Ressusciter Nina Simone
La voix de l’icône du jazz afro-américain, Nina Simone, résonne dans tout le documentaire. La réalisatrice se sert de plusieurs extraits de son concert datant de 1976 à Montreux, pour commenter la vie de ses parents.
On la voit chanter Feelings, plaisanter, parler au public, s’arrêter en plein milieu du concert pour demander à une auditrice de s’asseoir et de respecter la musique. Cette scène enchaîne sur une autre, celle de la confrontation entre la réalisatrice et son père, également cinéaste. Nina Simone est considérée comme un symbole de survie, de résistance. « Ce concert de Montreux a marqué son retour au chant et à la musique après des années d’absence et d’exil au Liberia, pour son militantisme dans le domaine des droits civiques », précise la réalisatrice. Et d’ajouter : « Son comeback est un miracle, selon moi. De retour, on était face à une nouvelle personnalité ».

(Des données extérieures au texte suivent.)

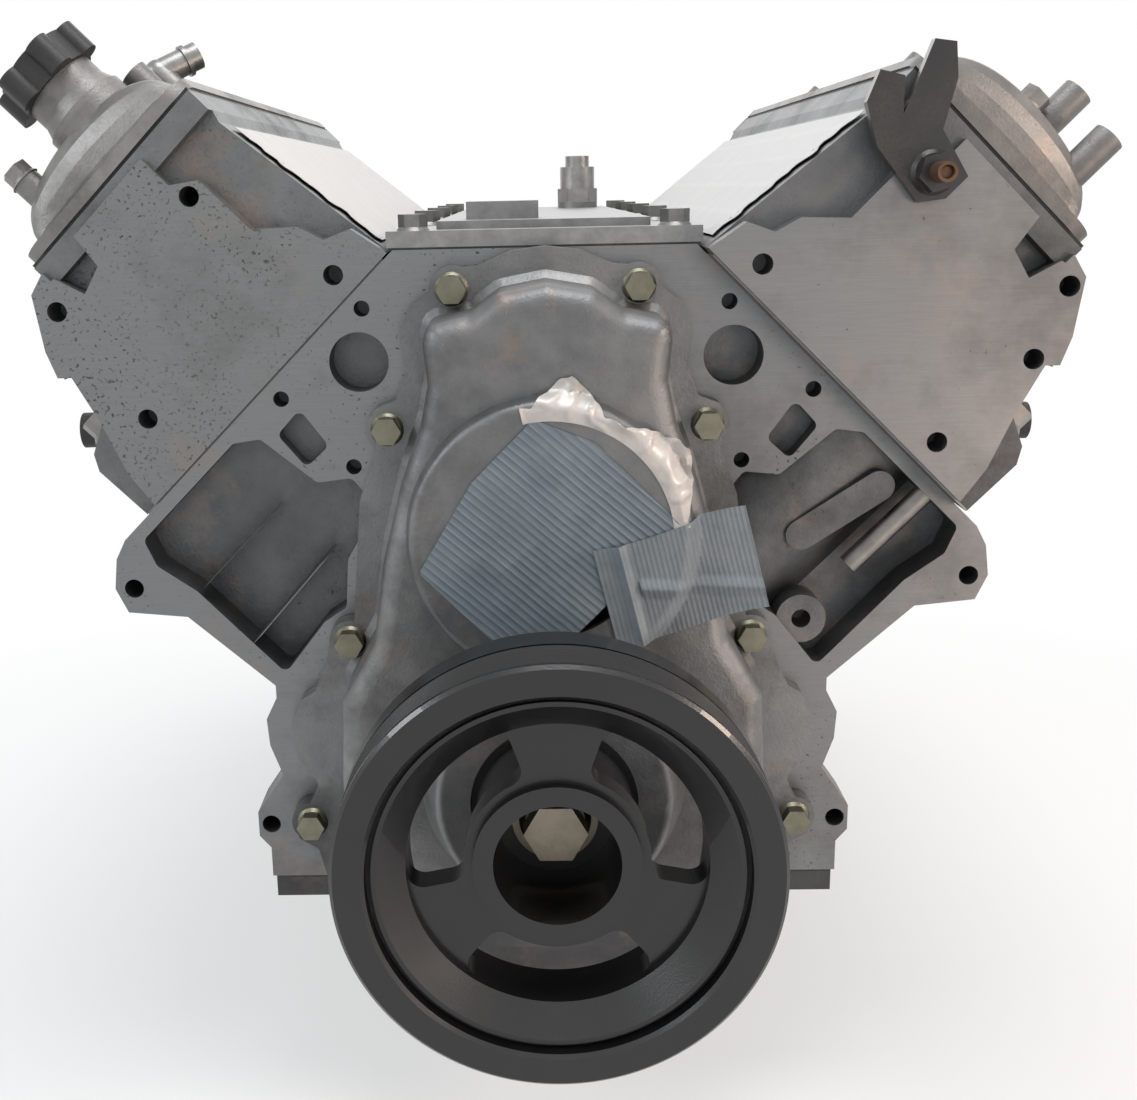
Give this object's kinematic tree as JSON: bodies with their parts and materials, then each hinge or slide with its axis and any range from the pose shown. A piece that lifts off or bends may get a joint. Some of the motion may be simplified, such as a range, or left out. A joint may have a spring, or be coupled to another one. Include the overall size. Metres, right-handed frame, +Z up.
{
  "type": "v8 engine",
  "caption": "Pushrod V8 engine with aluminium block and heads, turning crank train, cam and oil pump rotors, sliding pistons and a turning filler cap.",
  "frame": {"origin": "centre of the crankshaft's rear flange face", "axes": "+Y rearward along the crank axis, +Z up, +X to the engine's left side (right in a front view)"},
  "size_m": [0.5555, 0.699, 0.5925],
  "materials": {
    "cast_aluminium": "rough cast",
    "machined_aluminium": "machined, dull",
    "satin_aluminium": "satin die-cast",
    "forged_steel": "machined steel",
    "bolt_steel": "zinc plated, dull",
    "cast_iron": "machined iron",
    "bearing_metal": "plain bearing",
    "black_paint": "semi-gloss",
    "black_rubber": "matt",
    "black_plastic": "matt",
    "gasket_black": "matt",
    "grey_tape": "cloth tape",
    "pale_tape": "torn sheet",
    "ceramic": "glazed"
  },
  "bodies": {
    "engine": {"engine_block": "cast_aluminium", "main_bearing_caps": "cast_iron", "main_cap_bolts": "bolt_steel", "main_bearings": "bearing_metal", "connecting_rods": "forged_steel", "cam_retainer": "forged_steel", "timing_chain": "forged_steel", "oil_pump_housing": "machined_aluminium", "oil_pickup": "forged_steel", "windage_tray": "forged_steel", "cylinder_head_right": "cast_aluminium", "cylinder_head_left": "cast_aluminium", "head_gaskets": "bearing_metal", "head_bolts": "bolt_steel", "rocker_cover_right": "satin_aluminium", "rocker_cover_left": "satin_aluminium", "rocker_cover_gaskets": "gasket_black", "port_tapes": "pale_tape", "valves": "forged_steel", "valve_springs": "forged_steel", "rocker_arms": "forged_steel", "pushrods_and_lifters": "forged_steel", "spark_plugs": "ceramic", "spark_plug_caps": "black_plastic", "rocker_cover_bolts": "bolt_steel", "oil_filler_neck": "satin_aluminium", "vent_tube": "forged_steel", "valley_cover": "machined_aluminium", "valley_cover_bolts": "bolt_steel", "pressure_sensor": "bearing_metal", "front_cover": "satin_aluminium", "front_cover_bolts": "bolt_steel", "block_gaskets": "gasket_black", "crank_seals": "black_rubber", "tape_disc": "grey_tape", "tape_square": "grey_tape", "rear_cover": "satin_aluminium", "lower_bolts": "bolt_steel", "oil_pan": "cast_aluminium", "lift_bracket": "black_paint", "core_plugs": "bolt_steel"},
    "crank": {"crankshaft": "cast_iron", "crank_sprocket": "forged_steel", "damper_hub": "black_paint", "damper_rubber": "black_rubber", "damper_ring": "black_paint", "damper_bolt": "bolt_steel", "oil_pump_inner_rotor": "forged_steel"},
    "cam": {"camshaft": "forged_steel", "cam_sprocket": "forged_steel"},
    "pump_rotor": {"oil_pump_outer_rotor": "forged_steel"},
    "filler_cap": {"oil_filler_cap": "black_plastic"},
    "piston_1": {"piston_1": "machined_aluminium"},
    "piston_3": {"piston_3": "machined_aluminium"},
    "piston_5": {"piston_5": "machined_aluminium"},
    "piston_7": {"piston_7": "machined_aluminium"},
    "piston_2": {"piston_2": "machined_aluminium"},
    "piston_4": {"piston_4": "machined_aluminium"},
    "piston_6": {"piston_6": "machined_aluminium"},
    "piston_8": {"piston_8": "machined_aluminium"}
  },
  "joints": [
    {"name": "crank_spin", "type": "hinge", "parent": "engine", "child": "crank", "pos_m": [0, -0.3, 0], "axis": [0, 1, 0], "continuous": true, "deforming": ["connecting_rods", "timing_chain"]},
    {"name": "cam_spin", "type": "hinge", "parent": "engine", "child": "cam", "pos_m": [0, -0.3, 0.1248], "axis": [0, 1, 0], "continuous": true},
    {"name": "pump_rotor_spin", "type": "hinge", "parent": "engine", "child": "pump_rotor", "pos_m": [0, -0.5725, 0.004], "axis": [0, 1, 0], "continuous": true},
    {"name": "piston_1_slide", "type": "slide", "parent": "engine", "child": "piston_1", "axis": [0.7071, 0, 0.7071], "range_m": [-0.07507, 0.01693]},
    {"name": "piston_3_slide", "type": "slide", "parent": "engine", "child": "piston_3", "axis": [0.7071, 0, 0.7071], "range_m": [-0.01002, 0.08198]},
    {"name": "piston_5_slide", "type": "slide", "parent": "engine", "child": "piston_5", "axis": [0.7071, 0, 0.7071], "range_m": [-0.07507, 0.01693]},
    {"name": "piston_7_slide", "type": "slide", "parent": "engine", "child": "piston_7", "axis": [0.7071, 0, 0.7071], "range_m": [-0.01002, 0.08198]},
    {"name": "piston_2_slide", "type": "slide", "parent": "engine", "child": "piston_2", "axis": [-0.7071, 0, 0.7071], "range_m": [-0.07507, 0.01693]},
    {"name": "piston_4_slide", "type": "slide", "parent": "engine", "child": "piston_4", "axis": [-0.7071, 0, 0.7071], "range_m": [-0.07507, 0.01693]},
    {"name": "piston_6_slide", "type": "slide", "parent": "engine", "child": "piston_6", "axis": [-0.7071, 0, 0.7071], "range_m": [-0.01002, 0.08198]},
    {"name": "piston_8_slide", "type": "slide", "parent": "engine", "child": "piston_8", "axis": [-0.7071, 0, 0.7071], "range_m": [-0.01002, 0.08198]},
    {"name": "filler_cap_turn", "type": "hinge", "parent": "engine", "child": "filler_cap", "pos_m": [-0.23172, -0.492, 0.32647], "axis": [-0.7071, 0, 0.7071], "range_deg": [0, 90]}
  ],
  "couplings": [
    {"joint": "cam_spin", "follows": "crank_spin", "ratio": 0.5},
    {"joint": "pump_rotor_spin", "follows": "crank_spin", "ratio": 0.88889}
  ]
}
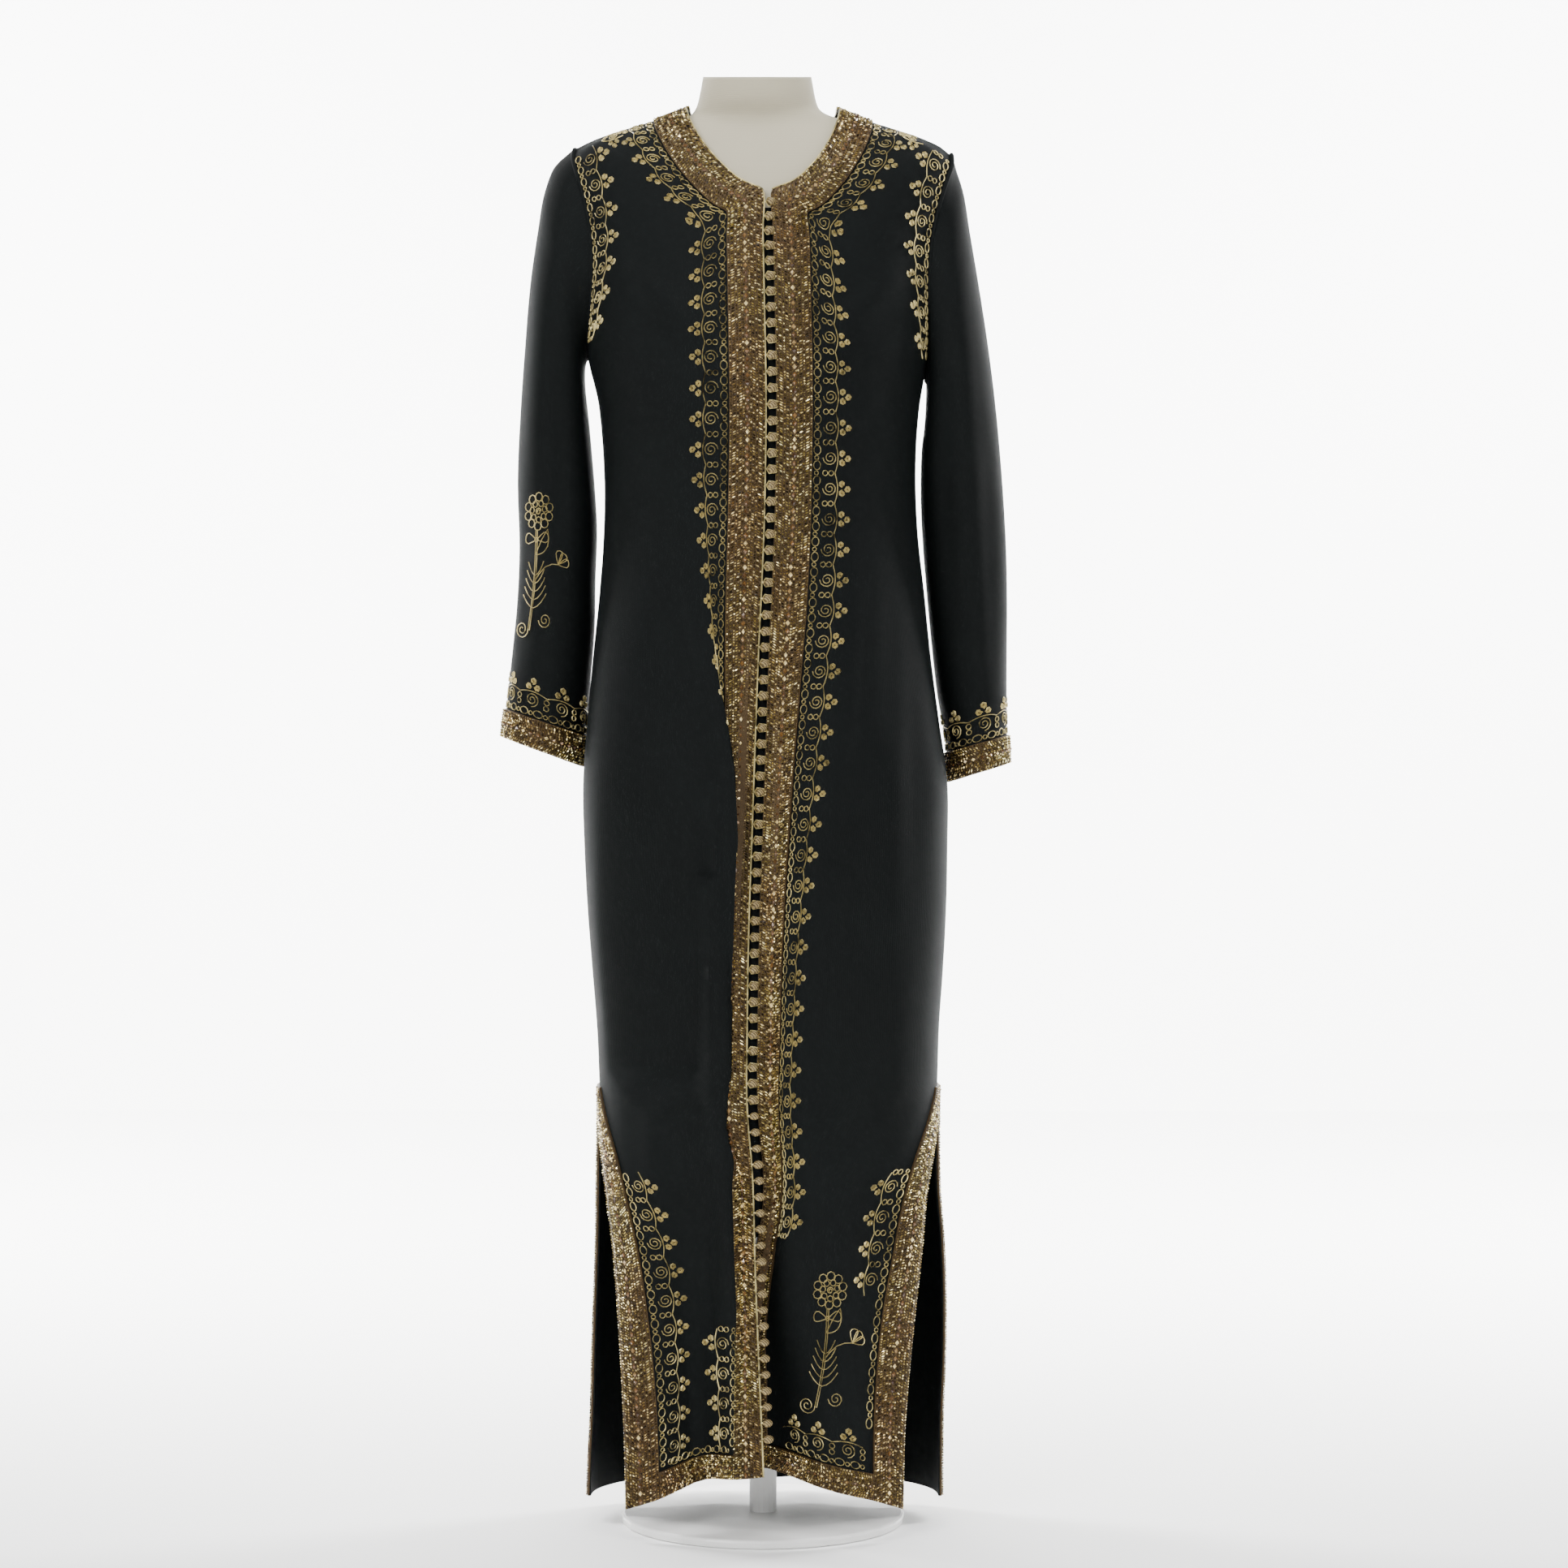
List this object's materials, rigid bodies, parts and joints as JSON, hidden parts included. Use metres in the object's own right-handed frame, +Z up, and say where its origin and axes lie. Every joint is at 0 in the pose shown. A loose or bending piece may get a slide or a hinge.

Nadia Ghanem travaille subtilement ses images. Elle se sert du clair-obscur pour montrer des silhouettes de personnes qui ont perdu leurs rêves. Les images d’archives sont endommagées. Les parties noires qu’on voit sur écran, de temps en temps, évoquent aussi une disparition.
Les personnages continuent parfois à parler, alors qu’il n’y a qu’un plan noir. Dans d’autres scènes, ce va-et-vient entre présence et absence, le mouvement continu des vagues, soulignent l’idée de la résistance. Malgré tout, il y a un espoir, semble-t-elle assurer. Et les chansons de Nina Simone renforcent cette idée.
Vers la fin du film, le père attrape la caméra de sa fille pour la filmer en précisant : « Ouvrez les yeux … N’ayez pas peur ! ». Il avait pourtant arrêté de tourner depuis un certain temps. Il y a quand même quelque chose à espérer.